Colleziona maglie di calcio. Quante ne ha? 
«Ormai ho perso il conto. Solo di squadre italiane ne avrò più di duecento. Anche di piccole realtà, come le sarde Arzachena e Olbia. Mi manca quella del Latte Dolce, un quartiere di Sassari. La mia bevanda preferita è il latte e adoro il miele, quindi da quando ho scoperto il nome di questa squadra desidero la loro maglia, perché mi rappresenta come persona». 
 

Lavora per la Federazione sportiva araba, di cosa si occupa precisamente?
«La Federazione è l'unico istituto educativo in ambito sportivo in Arabia. Io organizzo corsi di formazione e progetti educativi legati allo sport in generale. Mi piace pensare a me come a un coltivatore di passioni, a partire dalla mia».

Come è arrivato a fare questo mestiere?
«Ho studiato economia e finanza, ma ho capito che non era quella la mia strada. La mia vera passione, la mia guida, è lo sport, perciò ne ho voluto fare anche il mio lavoro. E ad oggi posso dire che è stata la migliore scelta della mia vita». 

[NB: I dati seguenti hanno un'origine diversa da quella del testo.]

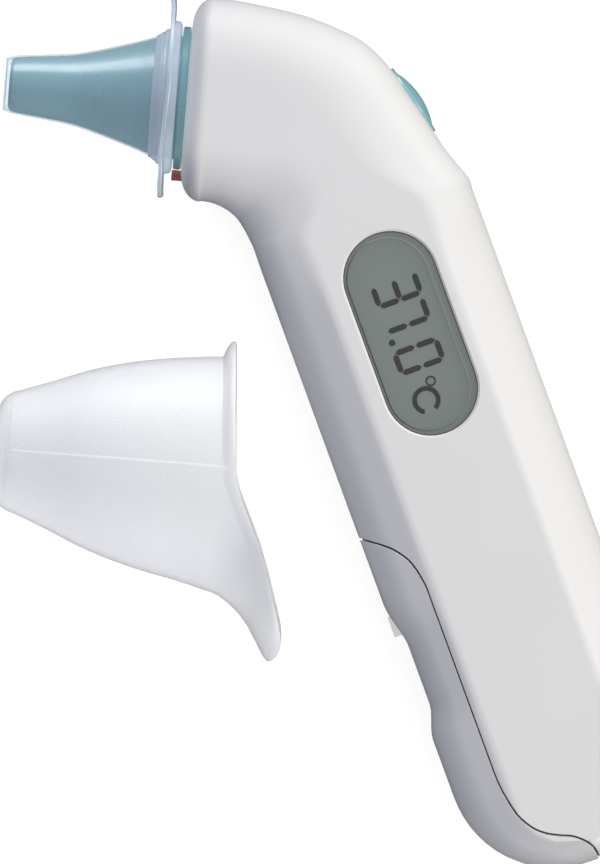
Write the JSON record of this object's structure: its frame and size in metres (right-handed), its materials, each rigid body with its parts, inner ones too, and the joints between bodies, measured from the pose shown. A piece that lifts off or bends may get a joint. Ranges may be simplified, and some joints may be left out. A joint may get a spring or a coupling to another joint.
{
  "type": "digital ear thermometer",
  "caption": "Angled handheld ear thermometer with a side display, start button, battery cover, clear probe cover and a loose frosted probe cap, lying on its side.",
  "frame": {"origin": "on the flat rest side of the handle, straight under the centre of the display window", "axes": "+Z out of the display side, +Y towards the head end and +X towards the back of the handle, with the probe pointing to -X; the handle leans 20 degrees from -Y towards +X"},
  "size_m": [0.1033, 0.1324, 0.0348],
  "materials": {
    "white_abs": "satin white, moulded",
    "clear_window": "clear, polished",
    "lcd_ink": "dark display segments",
    "lcd_glass": "grey-green display",
    "inner_plastic": "unpolished",
    "elastomer": "matt",
    "circuit_board": "solder mask",
    "black_plastic": "matt",
    "brass": "turned",
    "teal_button": "satin, slightly translucent",
    "steel": "plain",
    "teal_plastic": "polished",
    "dark_glass": "polished",
    "gold_tube": "plated",
    "flex": "film",
    "red_brown_plastic": "matt",
    "clear_film": "thin clear film",
    "frosted_cap": "frosted, translucent"
  },
  "bodies": {
    "housing": {"display_shell": "white_abs", "rest_shell": "white_abs", "display_window": "clear_window", "lcd_segments": "lcd_ink", "lcd_glass": "lcd_glass", "lcd_frame": "inner_plastic", "contact_strips": "elastomer", "main_board": "circuit_board", "microcontroller": "black_plastic", "buzzer": "brass", "button_switch": "steel", "button_board": "circuit_board", "probe_nozzle": "teal_plastic", "probe_window": "dark_glass", "waveguide": "gold_tube", "sensor_can": "steel", "sensor_block": "brass", "sensor_board": "circuit_board", "sensor_flex": "flex", "detector_switch": "black_plastic", "battery_tray": "inner_plastic", "upper_battery": "steel", "lower_battery": "steel", "battery_contacts": "gold_tube", "case_screws": "steel"},
    "cover": {"battery_cover": "white_abs"},
    "latch": {"battery_latch": "white_abs"},
    "button": {"start_button": "teal_button", "switch_plunger": "black_plastic"},
    "pin": {"detector_pin": "red_brown_plastic"},
    "lens_cover": {"probe_cover": "clear_film", "filter_film": "clear_film"},
    "cap": {"protective_cap": "frosted_cap"}
  },
  "joints": [
    {"name": "button_press", "type": "slide", "parent": "housing", "child": "button", "axis": [-0.8241, -0.5664, 0], "range_m": [0, 0.001], "stiffness_N_per_m": 2000},
    {"name": "detector_press", "type": "slide", "parent": "housing", "child": "pin", "axis": [0.9968, -0.0802, 0], "range_m": [0, 0.0009], "stiffness_N_per_m": 500},
    {"name": "lens_cover_pull", "type": "slide", "parent": "housing", "child": "lens_cover", "axis": [-0.9968, 0.0802, 0], "range_m": [0, 0.04]},
    {"name": "battery_cover_open", "type": "hinge", "parent": "housing", "child": "cover", "pos_m": [0.02854, -0.07943, 0.01575], "axis": [0, 0, 1], "range_deg": [0, 16]},
    {"name": "latch_slide", "type": "slide", "parent": "cover", "child": "latch", "axis": [0.3437, -0.9391, 0], "range_m": [0, 0.002], "stiffness_N_per_m": 500},
    {"name": "cap_lift", "type": "slide", "parent": "housing", "child": "cap", "axis": [0, 0, 1], "range_m": [0, 0.06]}
  ]
}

Viaggia molto, oltre alle visite in Italia?
«Sì, sia per lavoro che per piacere. Sono un avventuriero, mentre quando da piccolo viaggiavo con i miei genitori facevamo i turisti, quindi non avevo una conoscenza profonda delle culture degli altri. Il mio nobile obiettivo, quando viaggio, è lasciare invece una traccia di me in ogni luogo e mostrare la vera Arabia. Così, quando la gente penserà all'Arabia Saudita, io spero di avergli lasciato un bel ricordo, di passione, condivisione e amicizia».